SET PROBLEM |
Print every entry exactly as written.

── DATA SUPPLIED ──

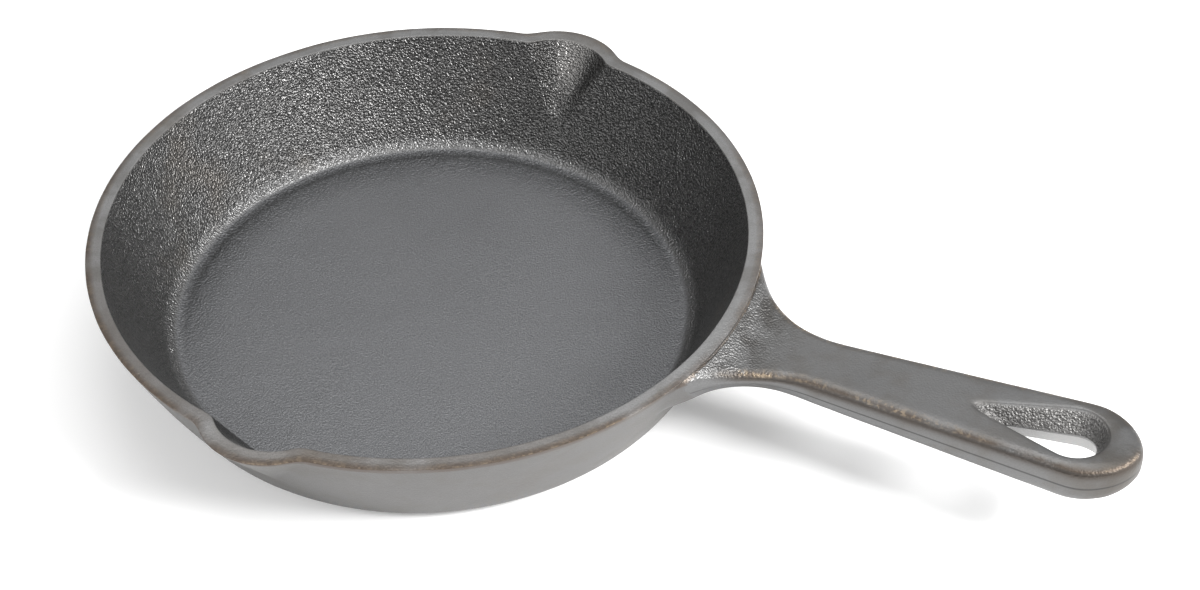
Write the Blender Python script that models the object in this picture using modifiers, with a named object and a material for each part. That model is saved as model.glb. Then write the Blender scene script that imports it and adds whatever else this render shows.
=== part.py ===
"""A cast iron skillet: a shallow flared pan with two pouring spouts and one long handle.

The real skillet is a single iron casting.  It is modelled here as its three named zones, the cooking
floor, the side wall that carries the rim and the spouts, and the handle.  Neighbouring zones follow
each other's surface with a hairline SEAM_GAP between them.

Units are metres.  The origin is the centre of the flat base, +Z is up and the handle points along +X.
"""
import math

import bmesh
import bpy

# ---------------------------------------------------------------- driving dimensions of the pan
RIM_R = 0.1000          # outside radius at the rim
PAN_H = 0.0378          # base to rim
WALL_FLARE = 0.0180     # how far the wall leans out on its way up to the rim
WALL_BOW = 0.0006       # how far the wall swells past a straight line, half way up
WALL_T = 0.0046         # level thickness of the wall, and so the width of the rim's flat land
BASE_ROUND = 0.0080     # rounding between the base and the outer wall
FLOOR_T = 0.0038        # thickness of the cooking floor
FLOOR_FILLET = 0.0055   # rounding between the cooking floor and the inner wall
FLOOR_EDGE = 0.0005     # the floor zone ends this far inside that rounding

# ---------------------------------------------------------------- the two pouring spouts
SPOUT_REACH = 0.0063    # how far the lip stands out past the rim
SPOUT_W = 0.0325        # width of the swelling where it leaves the rim
SPOUT_LIP_T = 0.0054    # level thickness of the lip at its middle
CHANNEL_W = 0.0275      # width of the pouring channel where it leaves the inner wall
SPOUT_DROP = 0.0230     # how far below the rim the spout fades into the wall
SPOUT_TIP_R = 0.0040    # radius that the swelling and the channel narrow to at that depth
SPOUT_BLEND = 0.0025    # size of the blend between a spout and the wall, at the rim

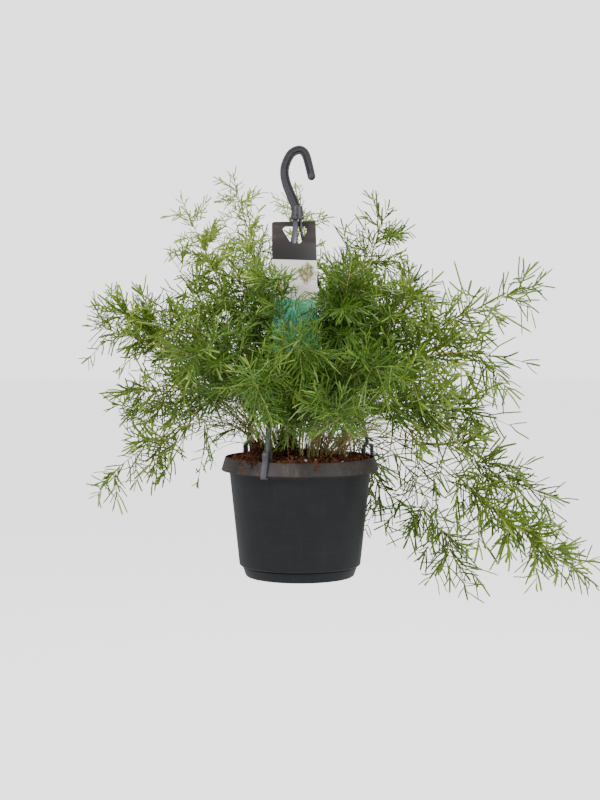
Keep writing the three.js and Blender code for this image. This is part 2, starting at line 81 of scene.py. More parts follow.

───

OUTPUT BELOW |
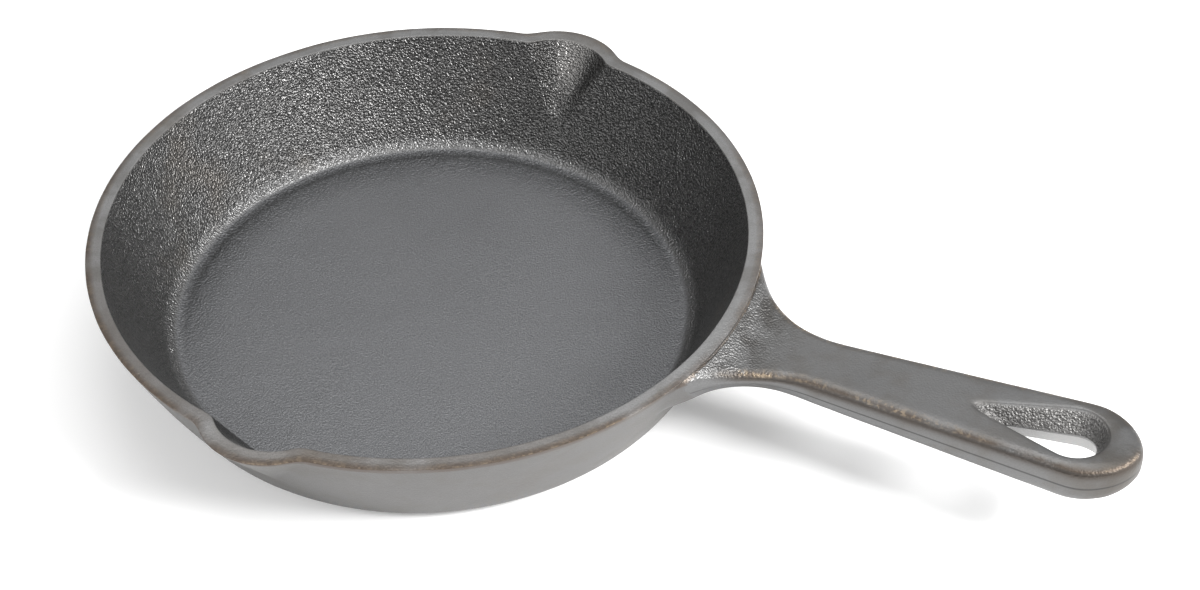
Write the Blender Python script that models the object in this picture using modifiers, with a named object and a material for each part. That model is saved as model.glb. Then write the Blender scene script that imports it and adds whatever else this render shows.
=== part.py ===
"""A cast iron skillet: a shallow flared pan with two pouring spouts and one long handle.

The real skillet is a single iron casting.  It is modelled here as its three named zones, the cooking
floor, the side wall that carries the rim and the spouts, and the handle.  Neighbouring zones follow
each other's surface with a hairline SEAM_GAP between them.

Units are metres.  The origin is the centre of the flat base, +Z is up and the handle points along +X.
"""
import math

import bmesh
import bpy

# ---------------------------------------------------------------- driving dimensions of the pan
RIM_R = 0.1000          # outside radius at the rim
PAN_H = 0.0378          # base to rim
WALL_FLARE = 0.0180     # how far the wall leans out on its way up to the rim
WALL_BOW = 0.0006       # how far the wall swells past a straight line, half way up
WALL_T = 0.0046         # level thickness of the wall, and so the width of the rim's flat land
BASE_ROUND = 0.0080     # rounding between the base and the outer wall
FLOOR_T = 0.0038        # thickness of the cooking floor
FLOOR_FILLET = 0.0055   # rounding between the cooking floor and the inner wall
FLOOR_EDGE = 0.0005     # the floor zone ends this far inside that rounding

# ---------------------------------------------------------------- the two pouring spouts
SPOUT_REACH = 0.0063    # how far the lip stands out past the rim
SPOUT_W = 0.0325        # width of the swelling where it leaves the rim
SPOUT_LIP_T = 0.0054    # level thickness of the lip at its middle
CHANNEL_W = 0.0275      # width of the pouring channel where it leaves the inner wall
SPOUT_DROP = 0.0230     # how far below the rim the spout fades into the wall
SPOUT_TIP_R = 0.0040    # radius that the swelling and the channel narrow to at that depth
SPOUT_BLEND = 0.0025    # size of the blend between a spout and the wall, at the rim

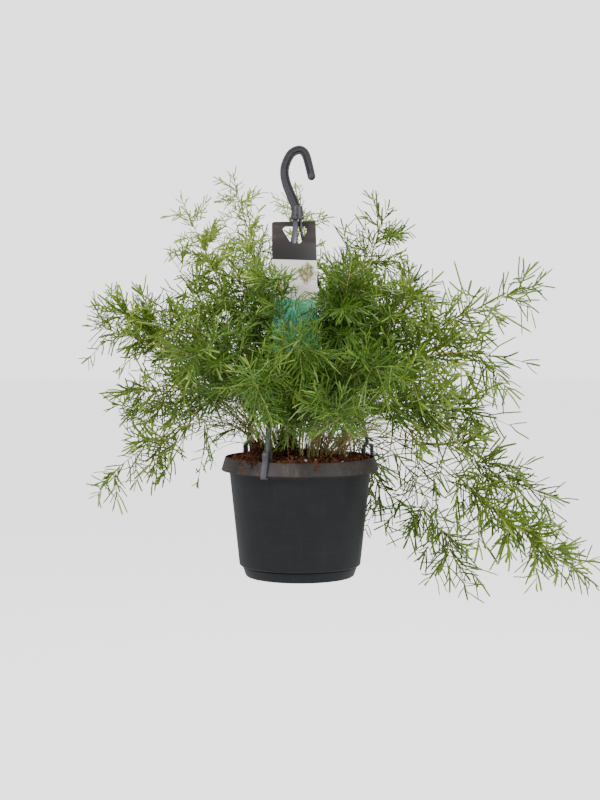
Keep writing the three.js and Blender code for this image. This is part 2, starting at line 81 of scene.py. More parts follow.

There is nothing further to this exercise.